- Harmon Cobblestone Farmhouse and Cobblestone Smokehouse
- U.S. National Register of Historic Places
- Location: 983 Smith Rd., Phelps, New York
- Coordinates: 42°59′31″N 77°7′29″W﻿ / ﻿42.99194°N 77.12472°W
- Area: 2.8 acres (1.1 ha)
- Built: 1842
- Architectural style: Greek Revival
- MPS: Cobblestone Architecture of New York State MPS
- NRHP reference No.: 92000552
- Added to NRHP: May 22, 1992

= Harmon Cobblestone Farmhouse and Cobblestone Smokehouse =

Historic house in New York, United States

Harmon Cobblestone Farmhouse and Cobblestone Smokehouse is a historic home located at Phelps in Ontario County, New York.
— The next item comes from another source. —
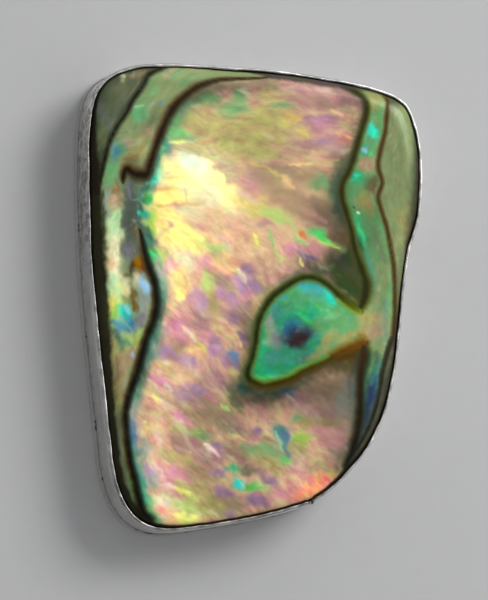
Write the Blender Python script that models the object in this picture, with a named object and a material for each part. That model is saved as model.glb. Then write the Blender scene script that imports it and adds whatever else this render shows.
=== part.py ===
"""A polished abalone shell cabochon held in a silver bezel cup.

It lies on its back plate: +Z is out of the shell's polished face, +Y is towards its
wide end, and the origin is the middle of the back plate's underside. Three pieces:

abalone_cabochon  a slab cut across the shell's layers, domed and polished
bezel_wall        a silver strip bent round the cabochon and soldered into a loop
back_plate        silver sheet under both, sawn a little outside the wall
"""

import bmesh
import bpy
from mathutils import Vector

MM = 0.001

# The wall's outer face seen from above, in millimetres, clockwise from the top left.
# It is a hand-cut free form, so it is a smooth closed curve through points read by eye.
OUTLINE_POINTS = (
    (-9.8, 17.4),
    (-6.6, 17.8),
    (-2.4, 17.7),
    (2.3, 17.5),
    (6.7, 17.0),
    (9.8, 16.4),
    (11.8, 15.4),
    (12.7, 13.7),
    (13.2, 10.8),
    (13.0, 6.9),
    (12.2, 3.9),
    (11.7, 0.7),
    (11.3, -3.2),
    (10.7, -6.8),
    (9.5, -10.1),
    (7.5, -12.9),
    (4.8, -15.2),
    (1.4, -16.4),
    (-2.7, -17.2),
    (-6.5, -17.7),
    (-8.8, -17.2),
    (-10.4, -15.5),
    (-11.2, -13.0),
    (-11.5, -10.6),
    (-12.1, -5.4),
    (-12.7, 0.4),
    (-13.0, 5.6),
    (-13.1, 10.4),
    (-12.9, 13.8),
    (-12.0, 16.1),
)
STEPS_BETWEEN_POINTS = 5

# Angle between faces, in radians, from which an edge is shaded sharp
SHARP_FROM = 0.6

# Left between any two pieces: solder under the wall, cement round the cabochon
JOINT_GAP = 0.3

# Back plate
PLATE_THICKNESS = 0.8
PLATE_LEDGE = 0.12
PLATE_LOWER_BEVEL = 0.1
PLATE_UPPER_BEVEL = 0.05

# Bezel wall: thin strip, its top burnished a little way in over the cabochon
WALL_THICKNESS = 0.3
WALL_TOP = 4.35
LIP_HEIGHT = 0.8
LIP_LEAN = 0.14
LIP_EDGE = 0.05

# Cabochon: straight girdle inside the wall, steep shoulder, then a low dome. Each step is
# a ring's share of the way in across the shoulder, each dome ring a scale of its inner edge.
GIRDLE_INSET = WALL_THICKNESS + JOINT_GAP
GIRDLE_TOP = 3.75
UNDERSIDE_BEVEL = 0.25
SHOULDER_WIDTH = 1.5
SHOULDER_HEIGHT = 1.1
SHOULDER_POWER = 2.3
SHOULDER_STEPS = (0.0, 0.03, 0.1, 0.22, 0.4, 0.65, 1.0)
DOME_RISE = 0.55
DOME_RINGS = (0.8, 0.6, 0.4, 0.2)


def smooth_loop(points, steps):
    """Points on the closed Catmull-Rom curve through the given ones."""
    count = len(points)
    loop = []
    for i in range(count):
        before, start, end, after = (Vector(points[(i + k) % count]) for k in (-1, 0, 1, 2))
        for step in range(steps):
            t = step / steps
            loop.append(
                0.5
                * (
                    2 * start
                    + (end - before) * t
                    + (2 * before - 5 * start + 4 * end - after) * t**2
                    + (3 * start - before - 3 * end + after) * t**3
                )
            )
    return loop


def centred(loop):
    """The loop moved so that the middle of its bounding box is at the origin."""
    xs = [p.x for p in loop]
    ys = [p.y for p in loop]
    middle = Vector(((min(xs) + max(xs)) / 2, (min(ys) + max(ys)) / 2))
    return [p - middle for p in loop]


def inward_normals(loop):
    """Unit vectors pointing into the loop, which runs clockwise."""
    count = len(loop)
    normals = []
    for i in range(count):
        along = (loop[(i + 1) % count] - loop[i - 1]).normalized()
        normals.append(Vector((along.y, -along.x)))
    return normals


OUTLINE = centred(smooth_loop(OUTLINE_POINTS, STEPS_BETWEEN_POINTS))
INWARD = inward_normals(OUTLINE)


def inset_loop(inset):
    """The outline moved inwards by inset millimetres, or outwards if it is negative."""
    return [p + n * inset for p, n in zip(OUTLINE, INWARD)]


def add_ring(bm, loop, height):
    """A vertex in bm for each point of the loop, all at one height in millimetres."""
    return [bm.verts.new((p.x * MM, p.y * MM, height * MM)) for p in loop]


def skin(bm, rings):
    """Four-sided faces between each ring and the next, facing out of rings that climb."""
    for lower, upper in zip(rings, rings[1:]):
        for i in range(len(lower)):
            bm.faces.new((lower[i], lower[i - 1], upper[i - 1], upper[i]))


def finish(bm, name, material):
    """Makes bm an object that is shaded smooth but for its sharp edges."""
    mesh = bpy.data.meshes.new(name)
    bm.to_mesh(mesh)
    bm.free()
    mesh.shade_smooth()
    mesh.set_sharp_from_angle(angle=SHARP_FROM)
    mesh.materials.append(material)
    obj = bpy.data.objects.new(name, mesh)
    bpy.context.scene.collection.objects.link(obj)


def principled(name, colour, roughness, metallic):
    """A material of one plain finish."""
    material = bpy.data.materials.new(name)
    material.use_nodes = True
    shader = material.node_tree.nodes["Principled BSDF"]
    shader.inputs["Base Color"].default_value = (*colour, 1.0)
    shader.inputs["Roughness"].default_value = roughness
    shader.inputs["Metallic"].default_value = metallic
    return material


def make_back_plate(silver):
    """Flat sheet with its lower and upper edges just broken with a file."""
    sections = (
        (PLATE_LOWER_BEVEL - PLATE_LEDGE, 0.0),
        (-PLATE_LEDGE, PLATE_LOWER_BEVEL),
        (-PLATE_LEDGE, PLATE_THICKNESS - PLATE_UPPER_BEVEL),
        (PLATE_UPPER_BEVEL - PLATE_LEDGE, PLATE_THICKNESS),
    )
    bm = bmesh.new()
    rings = [add_ring(bm, inset_loop(inset), height) for inset, height in sections]
    skin(bm, rings)
    bm.faces.new(rings[0])
    bm.faces.new(reversed(rings[-1]))
    finish(bm, "back_plate", silver)


def make_bezel_wall(silver):
    """Closed strip: up the outer face, over the leaning lip and down the inner face."""
    foot = PLATE_THICKNESS + JOINT_GAP
    bend = WALL_TOP - LIP_HEIGHT
    lip_inner = LIP_LEAN + WALL_THICKNESS
    sections = (
        (0.0, foot),
        (0.0, bend),
        (LIP_LEAN / 3, WALL_TOP - LIP_HEIGHT / 2),
        (LIP_LEAN, WALL_TOP - LIP_EDGE),
        (LIP_LEAN + LIP_EDGE, WALL_TOP),
        (lip_inner - LIP_EDGE, WALL_TOP),
        (lip_inner, WALL_TOP - LIP_EDGE),
        (WALL_THICKNESS + LIP_LEAN / 3, WALL_TOP - LIP_HEIGHT / 2),
        (WALL_THICKNESS, bend),
        (WALL_THICKNESS, foot),
    )
    bm = bmesh.new()
    rings = [add_ring(bm, inset_loop(inset), height) for inset, height in sections]
    skin(bm, [*rings, rings[0]])
    finish(bm, "bezel_wall", silver)


def shoulder_height(share):
    """Height above the girdle at a share of the way in across the shoulder."""
    return SHOULDER_HEIGHT * (1 - (1 - share) ** SHOULDER_POWER) ** (1 / SHOULDER_POWER)


def make_abalone_cabochon(nacre):
    """One slab of shell: flat underside, straight girdle, steep shoulder and low dome."""
    underside = PLATE_THICKNESS + JOINT_GAP
    bm = bmesh.new()
    rings = [
        add_ring(bm, inset_loop(GIRDLE_INSET + UNDERSIDE_BEVEL), underside),
        add_ring(bm, inset_loop(GIRDLE_INSET), underside + UNDERSIDE_BEVEL),
    ]
    for share in SHOULDER_STEPS:
        inset = GIRDLE_INSET + share * SHOULDER_WIDTH
        rings.append(add_ring(bm, inset_loop(inset), GIRDLE_TOP + shoulder_height(share)))
    table = inset_loop(GIRDLE_INSET + SHOULDER_WIDTH)
    table_height = GIRDLE_TOP + SHOULDER_HEIGHT
    for scale in DOME_RINGS:
        height = table_height + DOME_RISE * (1 - scale**2)
        rings.append(add_ring(bm, [p * scale for p in table], height))
    skin(bm, rings)
    bm.faces.new(rings[0])
    top = bm.verts.new((0.0, 0.0, (table_height + DOME_RISE) * MM))
    last = rings[-1]
    for i in range(len(last)):
        bm.faces.new((last[i], last[i - 1], top))
    finish(bm, "abalone_cabochon", nacre)


def main():
    for obj in list(bpy.data.objects):
        bpy.data.objects.remove(obj)
    silver = principled("fine_silver", colour=(0.86, 0.85, 0.82), roughness=0.25, metallic=1.0)
    sheet = principled("silver_sheet", colour=(0.80, 0.79, 0.76), roughness=0.35, metallic=1.0)
    nacre = principled("abalone_nacre", colour=(0.62, 0.55, 0.42), roughness=0.12, metallic=0.0)
    make_back_plate(sheet)
    make_bezel_wall(silver)
    make_abalone_cabochon(nacre)


main()
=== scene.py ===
import math

import bpy
import numpy as np
from mathutils import Matrix, Vector, noise
from mathutils.kdtree import KDTree


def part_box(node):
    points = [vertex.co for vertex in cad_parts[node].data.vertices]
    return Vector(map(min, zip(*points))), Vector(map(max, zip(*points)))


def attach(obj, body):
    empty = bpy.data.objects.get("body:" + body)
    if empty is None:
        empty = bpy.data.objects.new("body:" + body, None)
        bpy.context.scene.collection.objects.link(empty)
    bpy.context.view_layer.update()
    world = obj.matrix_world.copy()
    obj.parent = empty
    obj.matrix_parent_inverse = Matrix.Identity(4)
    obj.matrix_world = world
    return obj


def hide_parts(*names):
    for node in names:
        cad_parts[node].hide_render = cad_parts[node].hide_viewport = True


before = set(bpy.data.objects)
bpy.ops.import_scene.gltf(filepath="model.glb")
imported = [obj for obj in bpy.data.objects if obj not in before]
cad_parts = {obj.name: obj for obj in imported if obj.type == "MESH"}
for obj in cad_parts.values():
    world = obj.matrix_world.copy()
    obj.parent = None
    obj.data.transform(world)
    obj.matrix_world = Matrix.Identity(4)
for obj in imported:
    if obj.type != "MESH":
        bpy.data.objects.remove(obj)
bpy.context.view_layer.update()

# The sheet of pale grey paper that the piece lies on, under soft studio light from the
# upper right. The camera looks almost straight down and leans a little to the left and
# towards the narrow end, so that some of the wall's left side shows.
MM = 0.001
PAPER_SIZE = 3.0
PAPER_GREY = 0.47
PHOTO_WIDTH, PHOTO_HEIGHT = 488, 600
MM_PER_PIXEL = 0.0755
RIM_HEIGHT = 4.35
CAMERA_DISTANCE = 300.0
CAMERA_LEAN_LEFT, CAMERA_LEAN_DOWN = math.radians(13), math.radians(6)
RIM_CENTRE_PIXEL = (257.1, 297.3)
SENSOR_MM = 36.0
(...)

The farmhouse was constructed in 1842 and is an example of vernacular Greek Revival style, cobblestone domestic architecture. The house consists of a 2-story, three-bay side-hall main block with a 1 1/2-story north wing and 1-story east wing. The exterior walls are built primarily of small, red, oval, lake washed cobbles. Also on the property is a smokehouse built of both red, lake washed cobbles and irregular field cobbles. They are among the approximately 101 cobblestone buildings in Ontario County and 26 in the village and town of Phelps.

It was listed on the National Register of Historic Places in 1992.